Brief >> Repeat exactly, please, the lines that begin at the start of the listing and end at the line holding "rebate = rim / 4".
>> start Recorded information
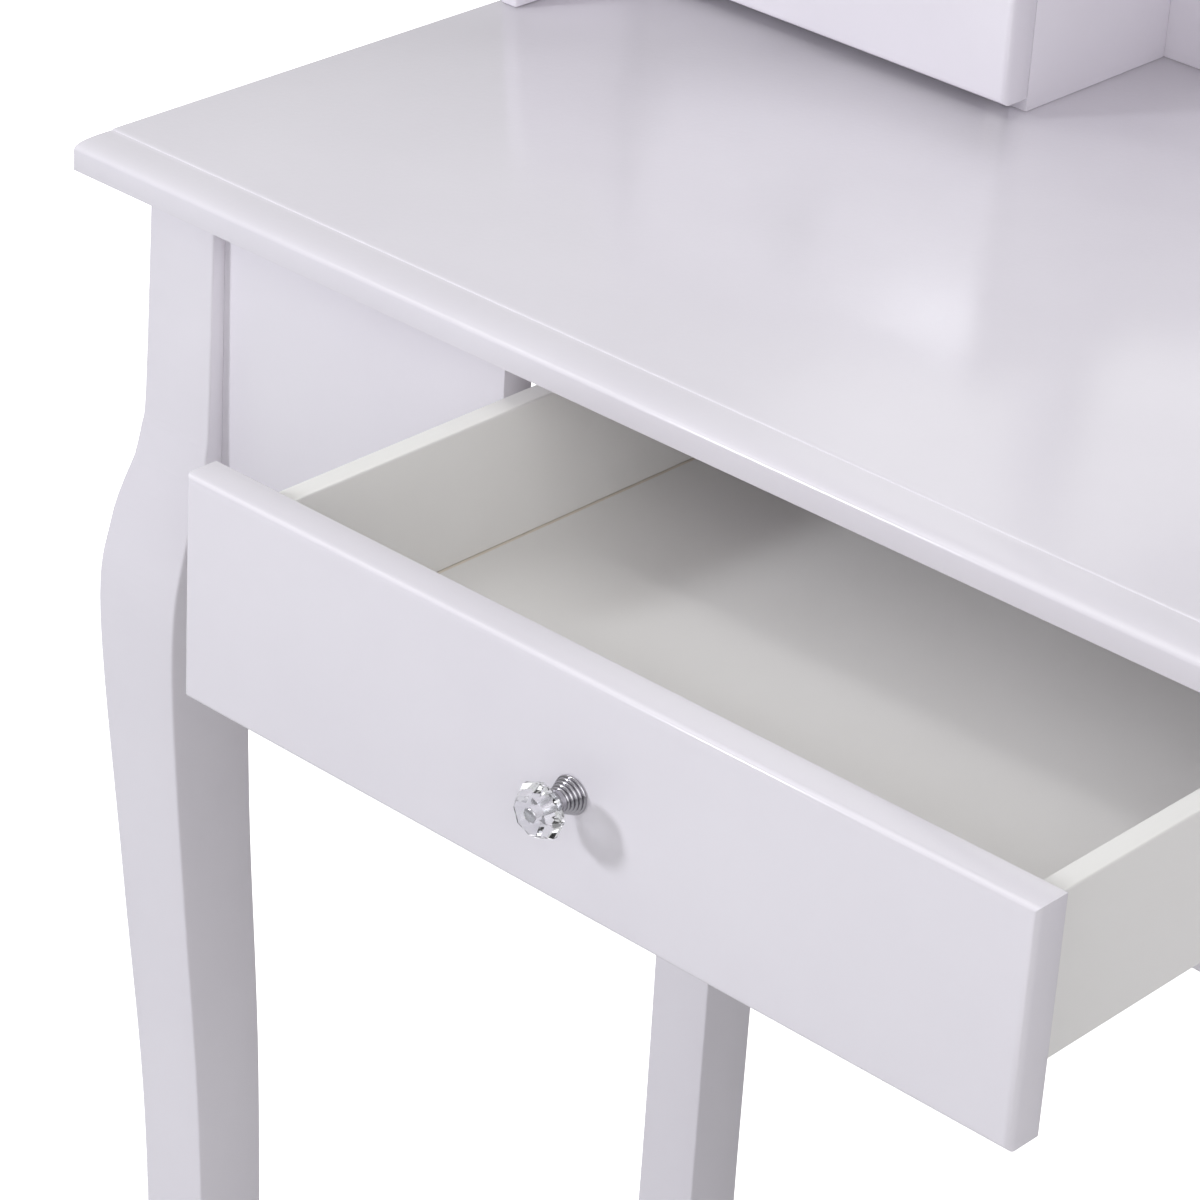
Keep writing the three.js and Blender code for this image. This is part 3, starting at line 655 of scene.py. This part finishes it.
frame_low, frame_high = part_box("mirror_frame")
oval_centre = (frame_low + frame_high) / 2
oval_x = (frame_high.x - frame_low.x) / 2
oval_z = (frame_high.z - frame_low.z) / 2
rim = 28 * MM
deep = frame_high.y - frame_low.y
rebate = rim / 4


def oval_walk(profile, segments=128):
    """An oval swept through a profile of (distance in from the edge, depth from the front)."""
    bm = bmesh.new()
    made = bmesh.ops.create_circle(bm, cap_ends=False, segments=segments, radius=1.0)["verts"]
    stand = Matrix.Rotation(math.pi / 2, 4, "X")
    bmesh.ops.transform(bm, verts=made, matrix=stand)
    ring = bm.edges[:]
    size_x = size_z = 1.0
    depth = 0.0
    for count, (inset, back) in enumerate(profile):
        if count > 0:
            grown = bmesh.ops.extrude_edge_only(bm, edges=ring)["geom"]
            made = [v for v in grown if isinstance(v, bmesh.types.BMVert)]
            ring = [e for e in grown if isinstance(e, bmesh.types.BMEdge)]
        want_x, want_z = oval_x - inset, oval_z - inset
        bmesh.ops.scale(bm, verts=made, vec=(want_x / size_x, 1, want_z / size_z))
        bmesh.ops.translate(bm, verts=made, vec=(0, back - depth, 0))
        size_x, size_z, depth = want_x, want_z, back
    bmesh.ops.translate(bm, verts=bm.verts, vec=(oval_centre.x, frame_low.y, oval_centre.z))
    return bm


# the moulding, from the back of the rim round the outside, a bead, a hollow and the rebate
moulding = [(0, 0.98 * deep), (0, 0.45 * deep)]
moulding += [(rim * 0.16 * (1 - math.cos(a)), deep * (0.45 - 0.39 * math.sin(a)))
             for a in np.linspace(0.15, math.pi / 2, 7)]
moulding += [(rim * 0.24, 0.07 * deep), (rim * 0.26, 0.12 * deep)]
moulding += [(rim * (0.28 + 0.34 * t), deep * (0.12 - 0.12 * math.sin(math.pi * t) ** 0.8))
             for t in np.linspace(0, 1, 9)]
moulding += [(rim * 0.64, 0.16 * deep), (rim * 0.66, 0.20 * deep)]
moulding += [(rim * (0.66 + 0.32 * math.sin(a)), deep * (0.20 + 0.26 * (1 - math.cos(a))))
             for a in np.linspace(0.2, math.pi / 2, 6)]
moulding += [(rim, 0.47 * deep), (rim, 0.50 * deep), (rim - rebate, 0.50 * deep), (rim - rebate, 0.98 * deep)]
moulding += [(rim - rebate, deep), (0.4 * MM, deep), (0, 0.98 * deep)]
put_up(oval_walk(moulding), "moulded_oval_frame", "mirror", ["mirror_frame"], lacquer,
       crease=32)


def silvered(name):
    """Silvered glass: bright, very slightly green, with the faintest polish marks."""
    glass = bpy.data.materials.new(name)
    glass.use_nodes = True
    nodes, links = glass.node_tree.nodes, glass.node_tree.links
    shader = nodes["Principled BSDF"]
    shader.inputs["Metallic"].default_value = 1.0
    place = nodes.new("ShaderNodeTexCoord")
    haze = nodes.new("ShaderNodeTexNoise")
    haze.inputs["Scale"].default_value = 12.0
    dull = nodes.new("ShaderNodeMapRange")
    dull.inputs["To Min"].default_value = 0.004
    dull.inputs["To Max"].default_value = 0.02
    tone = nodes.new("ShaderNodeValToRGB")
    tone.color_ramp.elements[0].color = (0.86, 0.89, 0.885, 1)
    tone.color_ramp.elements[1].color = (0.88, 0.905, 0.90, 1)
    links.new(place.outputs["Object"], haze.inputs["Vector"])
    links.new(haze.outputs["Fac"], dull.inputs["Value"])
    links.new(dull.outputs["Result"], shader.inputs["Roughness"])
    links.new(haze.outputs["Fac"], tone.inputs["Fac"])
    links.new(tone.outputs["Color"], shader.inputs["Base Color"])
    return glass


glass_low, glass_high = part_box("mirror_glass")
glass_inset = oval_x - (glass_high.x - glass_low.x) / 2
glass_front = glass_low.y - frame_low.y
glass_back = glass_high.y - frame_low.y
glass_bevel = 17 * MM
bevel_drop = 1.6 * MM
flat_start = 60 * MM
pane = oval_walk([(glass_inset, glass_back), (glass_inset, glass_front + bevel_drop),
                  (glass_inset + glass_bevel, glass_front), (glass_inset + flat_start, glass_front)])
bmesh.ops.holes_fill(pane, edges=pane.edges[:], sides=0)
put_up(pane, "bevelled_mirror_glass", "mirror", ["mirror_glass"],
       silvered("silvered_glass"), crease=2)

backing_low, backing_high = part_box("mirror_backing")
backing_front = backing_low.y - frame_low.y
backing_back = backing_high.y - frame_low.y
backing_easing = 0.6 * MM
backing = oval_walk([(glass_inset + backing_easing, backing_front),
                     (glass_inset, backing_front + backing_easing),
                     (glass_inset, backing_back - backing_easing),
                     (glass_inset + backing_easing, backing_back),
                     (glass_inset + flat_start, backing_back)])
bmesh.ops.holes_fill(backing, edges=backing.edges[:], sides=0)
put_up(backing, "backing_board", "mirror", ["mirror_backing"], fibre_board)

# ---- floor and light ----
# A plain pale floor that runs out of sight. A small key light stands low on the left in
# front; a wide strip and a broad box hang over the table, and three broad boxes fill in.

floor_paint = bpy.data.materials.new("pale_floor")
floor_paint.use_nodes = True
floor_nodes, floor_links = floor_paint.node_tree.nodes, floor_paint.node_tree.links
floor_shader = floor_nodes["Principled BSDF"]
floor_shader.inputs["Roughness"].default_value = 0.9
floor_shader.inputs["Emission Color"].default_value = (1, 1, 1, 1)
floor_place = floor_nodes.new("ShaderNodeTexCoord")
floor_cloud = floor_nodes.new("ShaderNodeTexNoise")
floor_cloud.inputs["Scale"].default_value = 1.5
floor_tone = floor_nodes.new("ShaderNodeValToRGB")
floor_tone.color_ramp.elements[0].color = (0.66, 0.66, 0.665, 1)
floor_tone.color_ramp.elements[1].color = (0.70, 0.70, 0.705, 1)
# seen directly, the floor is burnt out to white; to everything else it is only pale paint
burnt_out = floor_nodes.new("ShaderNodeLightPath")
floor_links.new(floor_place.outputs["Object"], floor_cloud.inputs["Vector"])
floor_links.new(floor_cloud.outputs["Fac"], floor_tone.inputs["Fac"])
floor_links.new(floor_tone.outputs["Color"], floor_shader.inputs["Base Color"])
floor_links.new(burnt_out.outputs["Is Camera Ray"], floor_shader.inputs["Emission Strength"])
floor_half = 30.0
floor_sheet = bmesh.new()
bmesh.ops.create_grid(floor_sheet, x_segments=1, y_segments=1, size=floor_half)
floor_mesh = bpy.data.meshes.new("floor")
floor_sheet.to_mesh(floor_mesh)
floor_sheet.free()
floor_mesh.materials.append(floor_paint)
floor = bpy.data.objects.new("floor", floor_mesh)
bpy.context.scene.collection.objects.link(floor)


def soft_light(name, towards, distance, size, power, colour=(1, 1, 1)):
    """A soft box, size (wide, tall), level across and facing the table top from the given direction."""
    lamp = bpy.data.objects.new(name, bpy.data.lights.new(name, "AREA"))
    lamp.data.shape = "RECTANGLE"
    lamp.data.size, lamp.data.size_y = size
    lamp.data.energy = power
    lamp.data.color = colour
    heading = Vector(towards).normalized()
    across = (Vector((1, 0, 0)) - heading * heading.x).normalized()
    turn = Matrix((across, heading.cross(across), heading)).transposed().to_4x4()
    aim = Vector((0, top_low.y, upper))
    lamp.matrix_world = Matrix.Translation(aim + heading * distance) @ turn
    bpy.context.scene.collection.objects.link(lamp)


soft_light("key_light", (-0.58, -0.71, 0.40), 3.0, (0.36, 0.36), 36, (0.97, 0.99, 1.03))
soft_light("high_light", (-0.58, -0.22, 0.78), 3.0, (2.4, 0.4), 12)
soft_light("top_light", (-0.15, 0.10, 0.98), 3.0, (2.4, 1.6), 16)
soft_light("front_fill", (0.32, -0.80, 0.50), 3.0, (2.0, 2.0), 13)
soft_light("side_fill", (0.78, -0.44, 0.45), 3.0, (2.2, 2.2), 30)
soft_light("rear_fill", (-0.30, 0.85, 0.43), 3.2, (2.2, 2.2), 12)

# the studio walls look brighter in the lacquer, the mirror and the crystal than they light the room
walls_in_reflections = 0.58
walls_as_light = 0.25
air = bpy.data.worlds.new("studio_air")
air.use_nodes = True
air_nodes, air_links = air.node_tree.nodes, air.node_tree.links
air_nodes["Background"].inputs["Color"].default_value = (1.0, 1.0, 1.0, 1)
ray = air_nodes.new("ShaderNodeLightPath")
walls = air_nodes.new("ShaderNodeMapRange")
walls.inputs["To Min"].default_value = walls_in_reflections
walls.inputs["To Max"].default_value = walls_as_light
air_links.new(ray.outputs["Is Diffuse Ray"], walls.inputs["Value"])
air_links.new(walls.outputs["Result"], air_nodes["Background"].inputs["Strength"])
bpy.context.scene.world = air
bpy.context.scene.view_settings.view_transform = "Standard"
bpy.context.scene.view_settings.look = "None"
>> end Recorded information
Answer for this exercise >>
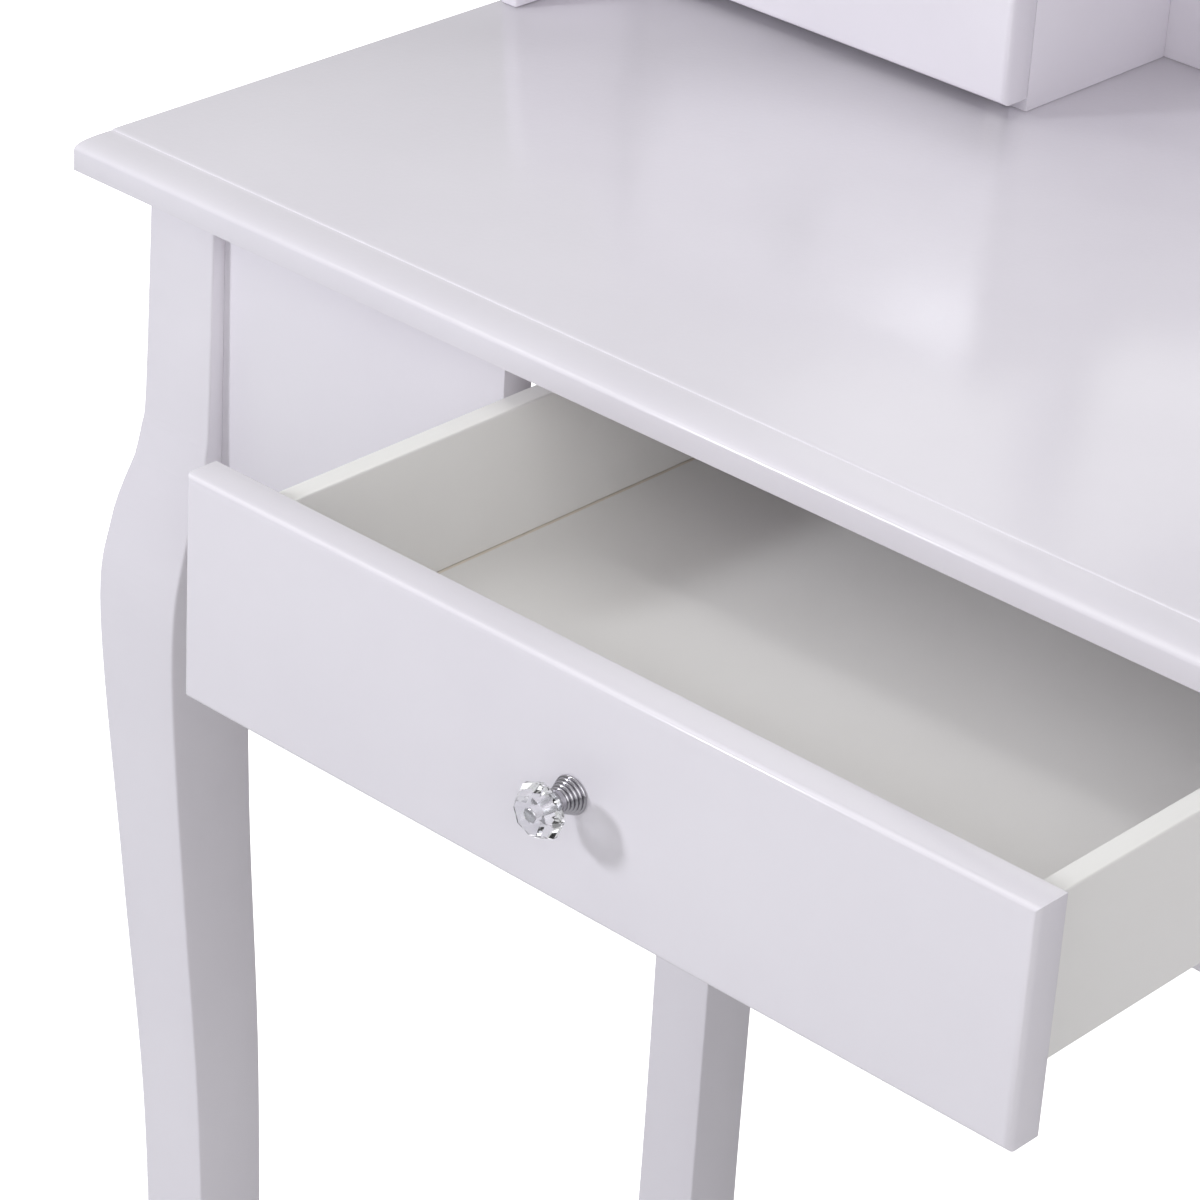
Keep writing the three.js and Blender code for this image. This is part 3, starting at line 655 of scene.py. This part finishes it.
frame_low, frame_high = part_box("mirror_frame")
oval_centre = (frame_low + frame_high) / 2
oval_x = (frame_high.x - frame_low.x) / 2
oval_z = (frame_high.z - frame_low.z) / 2
rim = 28 * MM
deep = frame_high.y - frame_low.y
rebate = rim / 4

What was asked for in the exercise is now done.